Dass dessen Strategie, es erneut darauf ankommen zu lassen, zu Ende gedacht ist, wird im Gemeinderat allerdings bezweifelt. Nicht nur CDU-Chef Kotz findet das Vorgehen „nicht nur befremdlich, sondern schon sehr befremdlich“; auch der Grünen-Fraktionsvorsitzende Peter Pätzold, der einen von drei Schultes-Posten abgeben muss, hält wenig von der SPD-Taktik.

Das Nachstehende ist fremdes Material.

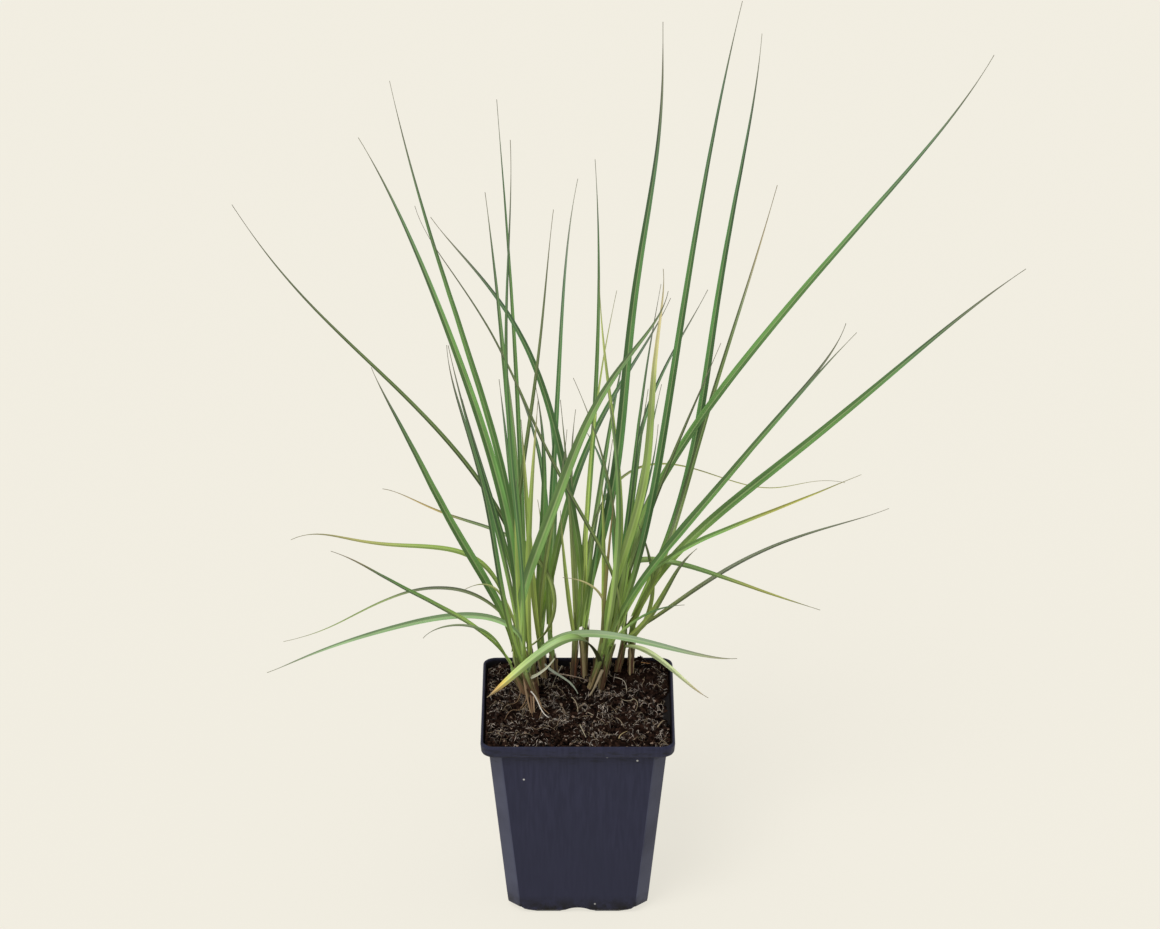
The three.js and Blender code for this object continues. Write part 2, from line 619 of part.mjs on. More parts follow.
function stemSolid(stem) {
  const { bottom, collar, top } = stemPoints(stem);
  const ring = (centre, radius) => {
    const points = [];
    for (let i = 0; i < STEM_SIDES; i += 1) {
      const angle = (i / STEM_SIDES) * 2 * Math.PI;
      points.push(new THREE.Vector3(
        centre.x + radius * Math.cos(angle),
        centre.y + radius * Math.sin(angle),
        centre.z,
      ));
    }
    return points;
  };
  const middle = collar.clone().lerp(top, 0.5);
  return solidOf(skinOverRings([
    ring(bottom, STEM_FOOT_RADIUS),
    ring(collar, STEM_FOOT_RADIUS),
    ring(middle, (STEM_FOOT_RADIUS + STEM_TOP_RADIUS) / 2),
    ring(top, STEM_TOP_RADIUS),
  ]));
}

function leafyStemSolid(stem, random) {
  const leaves = stem.leaves.map((blade) => leafSolid(blade, random));
  return leaves.reduce((whole, one) => whole.add(one), stemSolid(stem));
}

// The whole plant in its pot

function finish(colour, roughness) {
  return new THREE.MeshStandardMaterial({ color: new THREE.Color(colour), roughness, metalness: 0 });
}

function place(name, solid, material) {
  const mesh = new THREE.Mesh(geometryOf(solid), material);
  mesh.name = name;
  return mesh;
}

bendClear(layOutPaths());

const grassInPot = new THREE.Group();
grassInPot.name = 'moor_grass_in_pot';
grassInPot.add(place('pot', potSolid(), finish('#2d303a', 0.5)));
grassInPot.add(place('soil', soilSolid(), finish('#2a211b', 0.95)));

const leafTurns = seededRandom(7);
for (const stem of STEMS) {
  const widest = stem.leaves.reduce((best, blade) => (blade.width > best.width ? blade : best));
  const material = finish(LEAF_COLOURS[widest.tone], 0.55);
  grassInPot.add(place(`stem_${stem.name}`, leafyStemSolid(stem, leafTurns), material));
}

export default grassInPot;
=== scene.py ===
import math
from functools import partial

import bpy
import numpy as np
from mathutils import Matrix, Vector
from mathutils.bvhtree import BVHTree


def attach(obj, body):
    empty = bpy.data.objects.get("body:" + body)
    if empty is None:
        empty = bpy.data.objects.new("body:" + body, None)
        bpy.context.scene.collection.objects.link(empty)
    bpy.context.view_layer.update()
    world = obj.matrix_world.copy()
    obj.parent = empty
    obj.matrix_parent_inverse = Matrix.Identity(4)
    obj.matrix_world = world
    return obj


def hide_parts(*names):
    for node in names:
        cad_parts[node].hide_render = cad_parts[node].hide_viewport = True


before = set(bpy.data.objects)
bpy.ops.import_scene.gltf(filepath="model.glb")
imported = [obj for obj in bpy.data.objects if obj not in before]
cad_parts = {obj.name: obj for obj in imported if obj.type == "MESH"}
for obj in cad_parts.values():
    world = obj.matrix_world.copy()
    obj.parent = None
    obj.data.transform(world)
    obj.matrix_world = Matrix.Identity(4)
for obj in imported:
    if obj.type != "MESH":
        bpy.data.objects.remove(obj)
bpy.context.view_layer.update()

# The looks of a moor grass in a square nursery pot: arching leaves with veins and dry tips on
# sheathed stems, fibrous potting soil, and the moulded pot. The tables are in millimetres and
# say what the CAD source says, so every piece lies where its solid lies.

scene = bpy.context.scene
MM = 0.001

# Sizes of the pot

RIM_WIDTH = 90
POT_HEIGHT = 95
BASE_WIDTH = 65
SHOULDER_WIDTH = 82.4
COLLAR_FOOT = 89.4
BODY_TOP = 88.2
WALL = 1.3
FLOOR_UNDERSIDE = 3.4
FLOOR_TOP = 4.8
SKIRT_WALL = 1.8
CENTRE_FOOT_RADIUS = 7
ARCH_RADIUS = 13.5
ARCH_HEIGHT = 2.9
DRAIN_RADIUS = 3.5
DRAIN_PLACES = [(17, 0), (0, 17), (-17, 0), (0, -17), (20, 20), (-20, 20), (-20, -20), (20, -20)]

# How far a corner is cut flat, and the radius that softens the cut's edges
BODY_CORNER = (5.6, 1.3)
INNER_CORNER = (4.4, 2.2)
COLLAR_CORNER = (3.5, 6.0)
CORNER_STEPS = 5

# How far from a corner its raised part begins, and the share of the rise at each place
CORNER_RISE = [(6, 0), (1.5, 0.3)]

# The walls' edges above this angle stay sharp
SHARPEST_SMOOTHED = 21

# Faces this close to the plane of a cut corner belong to it
CORNER_BAND = (0.5, 0.35)

# Grit that clings to the front wall of the pot
POT_SPECKS = [(13.5, -41.2, 88), (27.5, -41, 86), (8, -32.9, 5), (-25, -39.9, 75.5)]

# Sizes of the soil

SOIL_LEVEL = 92
SOIL_WAVES = [(0.7, 0.31, 0.27, 1), (0.5, 0.11, -0.19, 0)]
MOUNDS = [
    ((29, 36), 3.4, 10),
    ((-30, -34), 1.9, 14),
    ((8, -40), 2.1, 14),
    ((-42, 2), 1.5, 12),
    ((-4, 22), 1.0, 10),
    ((40, 2), -3.6, 12),
    ((-10, -6), -2.4, 11),
]
GROUND_CELLS = 150
GROUND_INSET = 0.25
GROUND_CORNER = 4.7
SOIL_SLACK = 1.3

# Sizes of the leafy stems

COLLAR_RISE = 1.5
STEM_FOOT_RADIUS = 1.7
STEM_TOP_RADIUS = 1.2
SLIM_FOOT = 1.3
LOWEST_LEAF = 0.62
HIGHEST_LEAF = 0.96
LEAF_FOLD = 0.16
LEAF_TIP_WIDTH = 0.7
WIDTH_AT_STEM = 0.55
WIDEST_AT = 0.35
TAPER = 2.2
SMALL_STEP = 0.004
LEAF_FACING = np.array([0, -0.6, 0.8])
MOST_TWIST = 0.6
LEAF_GAP = 0.6
BACKWARD = np.array([0, 0.9, -0.43])
BEND_SAMPLES = 100
BEND_ROUNDS = 300
BEND_STEP = 0.35
BEND_MARGIN = 0.3
LEAST_HOLD = 0.05

LEAF_STATIONS = 64
STEM_STATIONS = 22
SHEATH_STATIONS = 14
THREAD_STATIONS = 18
HAIR_WIDTH = 0.3
BLADE_THICKNESS = 0.42
SHEATH_THICKNESS = 0.28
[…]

Die Grünen wären zwar nur mittelbar an der Entscheidung beteiligt, Pätzold kann sich aber Angenehmeres vorstellen, als gleich bei der ersten Wahl vor die Alternative gestellt zu werden, an der neuen Mehrheit der „bunten Linken“ zur Durchsetzung sozialdemokratischer Partikularinteressen mitzuwirken oder mit einem Votum für die CDU die angestrebte bessere Zusammenarbeit zwischen Grünen und Schwarzen zu betonen. „Über die Besetzung der Posten muss zwingend vorher gesprochen werden“, mahnt Pätzold.

Für den neuen SPD-Fraktionschef Körner ist es eine klare Verbesserung, dass sich die betroffenen Bezirksbeiräte ein Bild von dem oder den Kandidaten machen könnten. Das sei allemal demokratischer, als im Hinterzimmer zu entscheiden. Auch er habe sich damals vor Ort präsentiert.

Der Unterschied: Campolieti, der seine Chance tatsächlich in der „unübersichtlichen Gemengenlage“ im Gemeinderat wittert, ist nicht der, sondern vorläufig nur ein Kandidat der SPD für den Schultesposten im Osten. Das könnte sich ändern, und dann wäre der Flurschaden noch größer. Nicht nur Körner zählt zu seinen Kritikern. In der Kreispartei gibt es Unmut, weil der auch von ihm ausgerufene Generationswechsel – Campolieti scheiterte auf Platz zehn der Kommunalwahlliste – gründlich schiefgegangen ist. Nun sind die Alten weg, und die Jungen nicht gewählt worden.

An Selbstvertrauen mangelt es dem stellvertretenden Mietervereinsvorsitzenden aber ebenso wenig wie an Ideen: Er will den Stadtbezirk nicht nur attraktiver machen und somit die erfolgreiche Arbeit von Körner fortsetzen, sondern auch dessen Defizite beseitigen. So sind offenbar unter Körner Kultur und Sport zu kurz gekommen und ist die Teilhabe der Bürger an der Stadtbezirkspolitik verkümmert.